WASHINGTON — Medicaid expansion to around 300,000 low-income Virginians is likely in some form, even opponents of expansion said Monday, as the state Senate returned to Richmond to continue a special session.
Two Republican senators have indicated they are prepared to break ranks with their caucus to support expansion, which the House of Delegates included in its budget during the regular session — when no deal was reached — and again in this special session.
The House of Delegates passed its budget again last month, shortly after the special session began, but the Senate had not acted until Monday, when the chamber convened briefly ahead of a Senate Finance Committee meeting.
The committee members plan to meet again Tuesday to shape the budget the Senate now plans to pass a week later, in the afternoon or evening of May 22.
That would leave just under six weeks to work out a budget agreement with the House of Delegates, which Republicans control 51-49, and Gov.

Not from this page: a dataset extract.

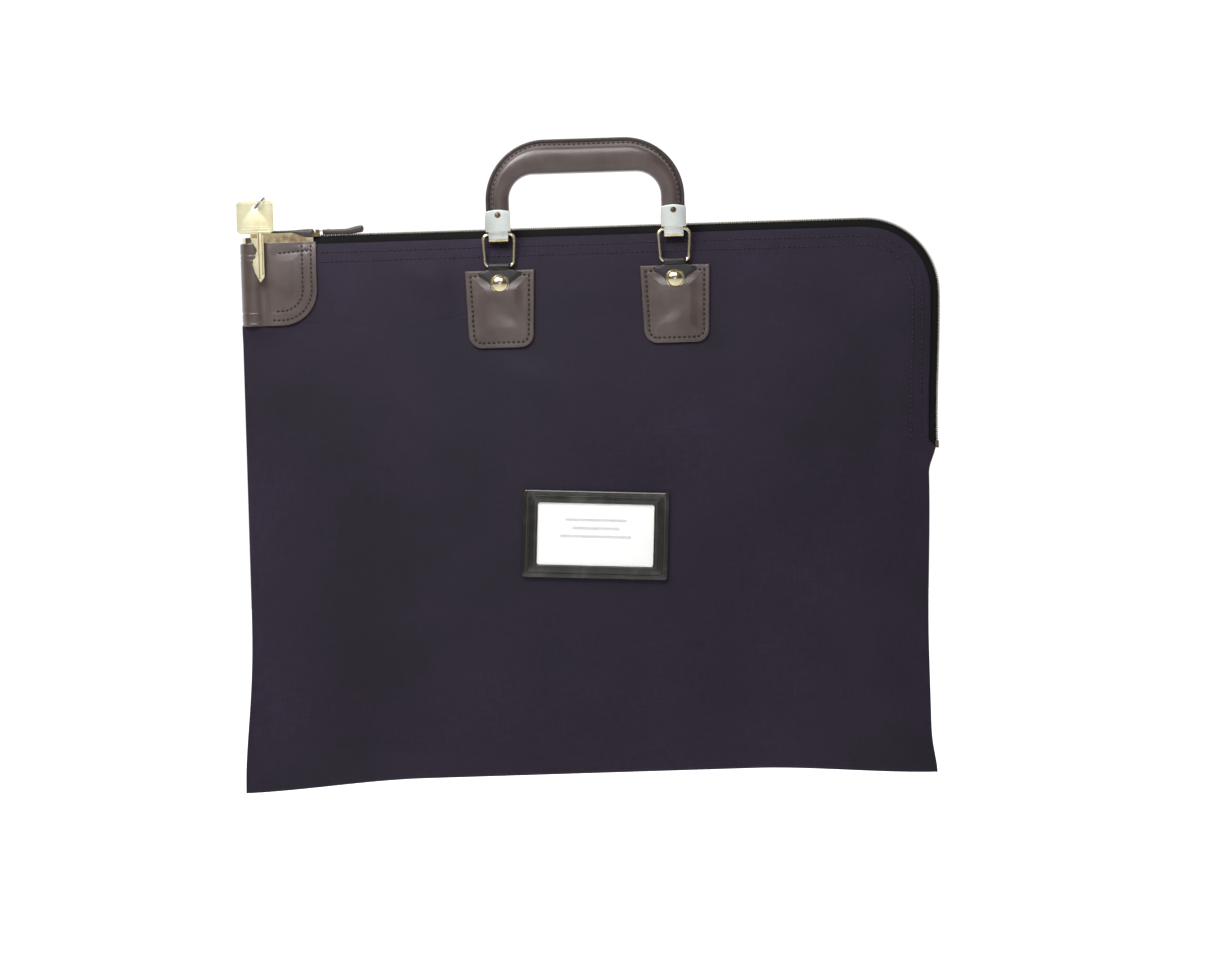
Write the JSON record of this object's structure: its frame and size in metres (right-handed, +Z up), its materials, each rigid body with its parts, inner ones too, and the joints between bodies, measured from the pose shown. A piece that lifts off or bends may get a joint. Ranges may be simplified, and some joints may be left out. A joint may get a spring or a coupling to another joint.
{
  "type": "locking cash deposit bag",
  "caption": "Flat zippered bag with a corner key lock, a padded handle hung on wire rings and a card window on its front.",
  "frame": {"origin": "midway between the two chapes, on the axis that the handle rings turn on", "axes": "+X to the right along the bag's top edge, -Y out of the front, +Z up"},
  "size_m": [0.5202, 0.0345, 0.4718],
  "materials": {
    "nylon": "fine dark purple-navy nylon weave",
    "tape": "woven zipper tape",
    "zipper_brass": "antique brass teeth",
    "leather": "satin brown leather",
    "dark_leather": "dark brown leather",
    "brass": "polished brass",
    "key_metal": "worn pale brass",
    "nickel": "bright nickel",
    "steel": "steel",
    "foam": "foam",
    "vinyl": "glossy black vinyl",
    "clear": "clear vinyl",
    "card": "white card"
  },
  "bodies": {
    "bag": {"front_panel": "nylon", "back_panel": "nylon", "seam_binding": "tape", "zipper_tape_front": "tape", "zipper_tape_back": "tape", "zipper_chain": "zipper_brass", "zipper_top_stop": "zipper_brass", "zipper_end_stop": "zipper_brass", "corner_patch_front": "leather", "corner_patch_back": "leather", "corner_roll": "leather", "lock_case": "brass", "lock_rail": "brass", "lock_strap": "dark_leather", "lock_barrel": "brass", "bolt_spring": "steel", "tab_left": "leather", "tab_right": "leather", "chape_left": "dark_leather", "chape_right": "dark_leather", "tab_rivets": "brass", "rivet_washers": "nickel", "tab_backings": "dark_leather", "window_backing": "vinyl", "window_frame": "vinyl", "window_pane": "clear"},
    "ring_left": {"ring_left": "brass"},
    "ring_right": {"ring_right": "brass"},
    "handle": {"handle_core": "steel", "handle_padding": "foam", "handle_cover": "leather", "handle_flange": "dark_leather", "collar_left": "nickel", "collar_right": "nickel", "collar_rivets": "brass"},
    "slider": {"slider_body": "brass", "slider_hasp": "brass"},
    "pull": {"pull_link": "brass", "pull_tab": "dark_leather", "pull_rivet": "brass"},
    "plug": {"lock_plug": "brass", "plug_cam": "brass", "lock_wafers": "brass"},
    "bolt": {"lock_bolt": "steel"},
    "key": {"key": "key_metal"},
    "key_ring": {"key_ring": "steel"},
    "card": {"window_card": "card"}
  },
  "joints": [
    {"name": "ring_left_swing", "type": "hinge", "parent": "bag", "child": "ring_left", "pos_m": [-0.0641, 0, 0], "axis": [1, 0, 0], "range_deg": [0, 155]},
    {"name": "ring_right_swing", "type": "hinge", "parent": "bag", "child": "ring_right", "pos_m": [0.0641, 0, 0], "axis": [1, 0, 0], "range_deg": [0, 155]},
    {"name": "handle_swing", "type": "hinge", "parent": "ring_left", "child": "handle", "pos_m": [-0.0641, 0, 0.0234], "axis": [-1, 0, 0], "range_deg": [-145, 15]},
    {"name": "zipper_slide", "type": "slide", "parent": "bag", "child": "slider", "axis": [1, 0, 0], "range_m": [0, 0.4]},
    {"name": "pull_swing", "type": "hinge", "parent": "slider", "child": "pull", "pos_m": [-0.1968, 0.01021, 0.03072], "axis": [0, -1, 0], "range_deg": [0, 130]},
    {"name": "plug_turn", "type": "hinge", "parent": "bag", "child": "plug", "pos_m": [-0.245, 0.01021, 0.02287], "axis": [0, 0, 1], "range_deg": [0, 90]},
    {"name": "bolt_lift", "type": "slide", "parent": "bag", "child": "bolt", "axis": [0, 0, 1], "range_m": [0, 0.0016], "deforming": ["bolt_spring"]},
    {"name": "key_lift", "type": "slide", "parent": "bag", "child": "key", "axis": [0, -1, 0], "range_m": [0, 0.06]},
    {"name": "key_ring_swing", "type": "hinge", "parent": "key", "child": "key_ring", "pos_m": [-0.2416, -0.00009, 0.04797], "axis": [0, 1, 0], "range_deg": [-90, 0]},
    {"name": "card_slide", "type": "slide", "parent": "bag", "child": "card", "axis": [0.9984, 0, -0.0558], "range_m": [0, 0.09]}
  ],
  "couplings": [
    {"joint": "ring_right_swing", "follows": "ring_left_swing", "ratio": 1},
    {"joint": "bolt_lift", "follows": "plug_turn", "m_per_rad": 0.0010185}
  ]
}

Ralph Northam, a Democrat.
Senate Majority Leader Tommy Norment, who also co-chairs the Senate Finance Committee, said Monday that he would still try to shape any eventual Medicaid expansion plan, even though he opposes it.
“While there are a number of us that under no circumstances will vote for Medicaid expansion, that does not mean that we are going to stand on the sidelines,” Norment said.

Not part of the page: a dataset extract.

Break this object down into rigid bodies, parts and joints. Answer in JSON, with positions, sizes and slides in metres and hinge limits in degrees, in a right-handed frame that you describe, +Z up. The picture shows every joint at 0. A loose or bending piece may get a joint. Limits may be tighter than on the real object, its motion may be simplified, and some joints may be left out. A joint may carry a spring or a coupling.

The House plan included a work requirement for those who are able.
Norment’s finance co-chair, Emmett Hanger, plans to support expansion — “and I’m not going to back off from that,” Hanger said.
The state already shoulders some of the costs that would be covered by Medicaid expansion in a less effective system, Hanger said, so as long as the state government follows up to ensure expansion is effective, it should resolve some issues tied to unpaid care for patients who today cannot afford it.

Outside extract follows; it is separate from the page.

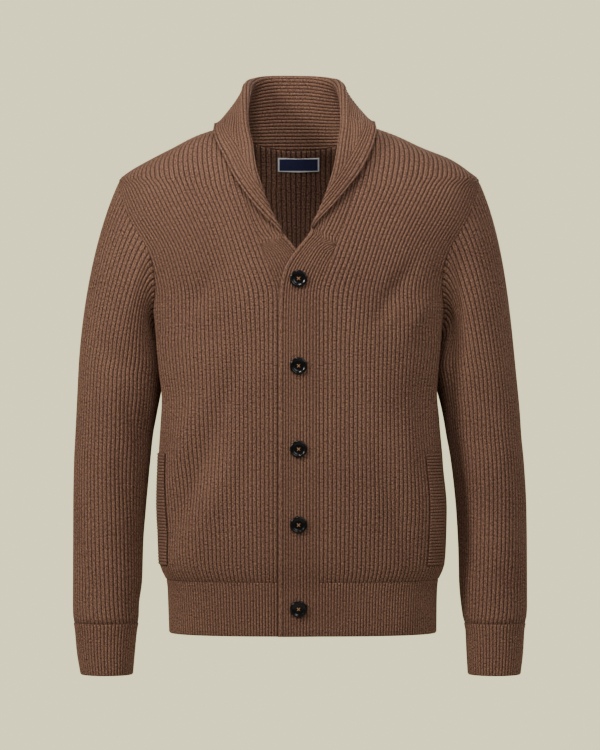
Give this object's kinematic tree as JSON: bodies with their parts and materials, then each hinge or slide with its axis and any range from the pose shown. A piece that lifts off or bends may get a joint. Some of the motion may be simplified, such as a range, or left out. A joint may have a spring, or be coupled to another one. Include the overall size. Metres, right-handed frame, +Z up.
{
  "type": "shawl collar cardigan",
  "caption": "Ribbed knit cardigan with a deep shawl collar turned over a buttoned front band, long sleeves, ribbed cuffs and hem, side pocket welts and round sewn buttons.",
  "frame": {"origin": "middle of the neck opening on the plane of the shoulder seams, level with the back neck seam", "axes": "+Z up; -Y is the way the buttoned front faces, so +Y is the back; +X is the wearer's left"},
  "size_m": [0.6044, 0.2476, 0.802],
  "materials": {
    "ribbed_knit": "heathered brown rib, soft and matte",
    "button_black": "polished black",
    "sewing_thread": "light tan twisted thread",
    "label_weave": "navy woven satin with a white border, left bare"
  },
  "bodies": {
    "root": {"back": "ribbed_knit", "front_left": "ribbed_knit", "front_right": "ribbed_knit", "sleeve_left": "ribbed_knit", "sleeve_right": "ribbed_knit", "cuff_left": "ribbed_knit", "cuff_right": "ribbed_knit", "hem_back": "ribbed_knit", "hem_front_left": "ribbed_knit", "hem_front_right": "ribbed_knit", "band_and_collar": "ribbed_knit", "pocket_welt_left": "ribbed_knit", "pocket_welt_right": "ribbed_knit", "neck_label": "label_weave", "button_1": "button_black", "button_thread_1": "sewing_thread", "button_2": "button_black", "button_thread_2": "sewing_thread", "button_3": "button_black", "button_thread_3": "sewing_thread", "button_4": "button_black", "button_thread_4": "sewing_thread", "button_5": "button_black", "button_thread_5": "sewing_thread"}
  },
  "joints": []
}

The Medicaid standoff is the biggest sticking point regarding the two-year budget, since the House puts savings from the program into numerous other areas, including pay raises for teachers and other state workers in the second year of the budget.
In the long term, the federal government would cover 90 percent of the costs for those covered under the expanded eligibility, which is permitted under the Affordable Care Act. The reimbursement rates are higher until 2020.